There are several primary categories of cash value life insurance, each with distinct features. Whole life insurance offers fixed premiums and a guaranteed death benefit, with its cash value growing at a guaranteed fixed rate. Some whole life policies may also be eligible for dividends, which can further increase cash value or reduce premiums. This type of policy provides predictability and stability for long-term financial planning.
Universal life insurance provides more flexibility regarding premium payments and death benefits, allowing policyholders to adjust them within certain limits. The cash value in universal life policies grows based on an interest rate set by the insurer, which can change over time, though often with a guaranteed minimum rate. This flexibility can be beneficial for individuals with fluctuating incomes, as it allows for adjustments to payment schedules.
Variable universal life insurance takes this flexibility further by allowing the cash value to be invested in various sub-accounts, similar to mutual funds, which are tied to market performance. This offers the potential for greater cash value growth, but also introduces market risk, meaning the value can fluctuate and even decrease. Policyholders assume the investment risk with variable universal life policies.
Policyholders can access the accumulated cash value in their permanent life insurance policies through several methods, each with distinct implications for the policy.
One common way to access funds is through a policy loan, where the policyholder borrows money from the insurer using the policy’s cash value as collateral. These loans are generally not subject to traditional credit checks and often have interest rates that may be lower than those for conventional loans. While there is no strict repayment schedule, any outstanding loan balance, plus accrued interest, will reduce the death benefit paid to beneficiaries upon the insured’s passing. If the loan is not repaid and the policy lapses, the outstanding loan amount may become taxable.
Another method is to take cash withdrawals directly from the policy’s cash value. A withdrawal reduces both the policy’s cash value and the death benefit. Unlike loans, withdrawals are permanent reductions to the policy’s value. If the amount withdrawn exceeds the total premiums paid into the policy, the excess portion may be subject to income tax.
Policy surrender involves canceling the entire policy in exchange for its cash surrender value. The cash surrender value is the accumulated cash value minus any applicable surrender charges or outstanding loans. Surrendering the policy terminates all coverage, meaning there will be no death benefit paid to beneficiaries. This option typically provides the largest immediate payout but eliminates the life insurance coverage entirely.
Beyond these primary methods, cash value can also be used for other purposes. Policyholders can often use the accumulated cash value to pay for future premiums, potentially reducing or eliminating out-of-pocket payments. In some cases, a policy’s cash value can also be converted into an annuity, providing a stream of income.
The tax treatment of cash value life insurance policies offers several advantages, primarily centered on the tax-deferred growth of the cash value. This means that gains on the cash value component are not taxed annually as they accumulate within the policy. Taxes are generally only incurred when the money is accessed or the policy is surrendered, allowing for potentially faster growth due to compounding.
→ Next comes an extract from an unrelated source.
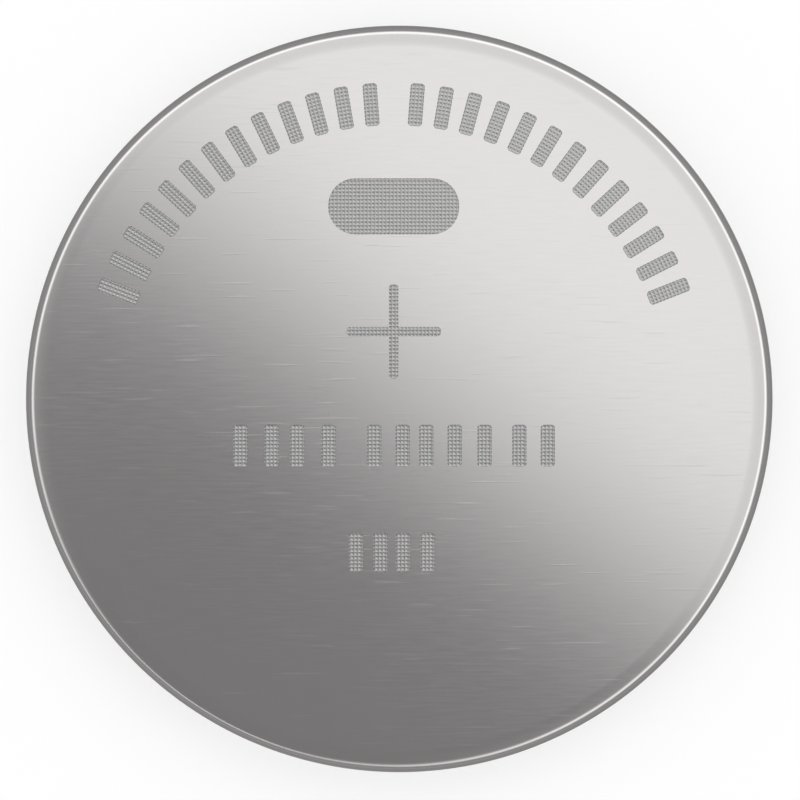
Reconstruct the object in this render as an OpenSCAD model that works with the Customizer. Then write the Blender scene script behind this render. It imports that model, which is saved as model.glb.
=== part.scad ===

When accessing funds through policy loans, these are typically considered tax-free distributions, provided the policy remains in force. However, if the policy lapses or is surrendered with an outstanding loan, the amount of the loan, up to the amount of gain in the policy, may become taxable as ordinary income.
Cash withdrawals from a policy are generally treated differently than loans for tax purposes. Withdrawals are typically tax-free up to the amount of premiums paid into the policy, which is considered the “cost basis.” Any amount withdrawn that exceeds this cost basis is usually taxable as ordinary income. This is based on the “first-in, first-out” (FIFO) rule, where premiums paid are considered withdrawn first.
Surrendering a policy for its cash value can also trigger tax implications. If the cash surrender value received exceeds the total premiums paid into the policy, the difference is considered a taxable gain. This gain is taxed as ordinary income, not capital gains, which can impact an individual’s tax liability for the year.
A significant tax advantage of all life insurance policies, including those with cash value, is that the death benefit paid to beneficiaries is generally received income tax-free. However, this income tax-free status applies to the death benefit itself, not to any interest earned on the proceeds if they are held by the insurer before distribution.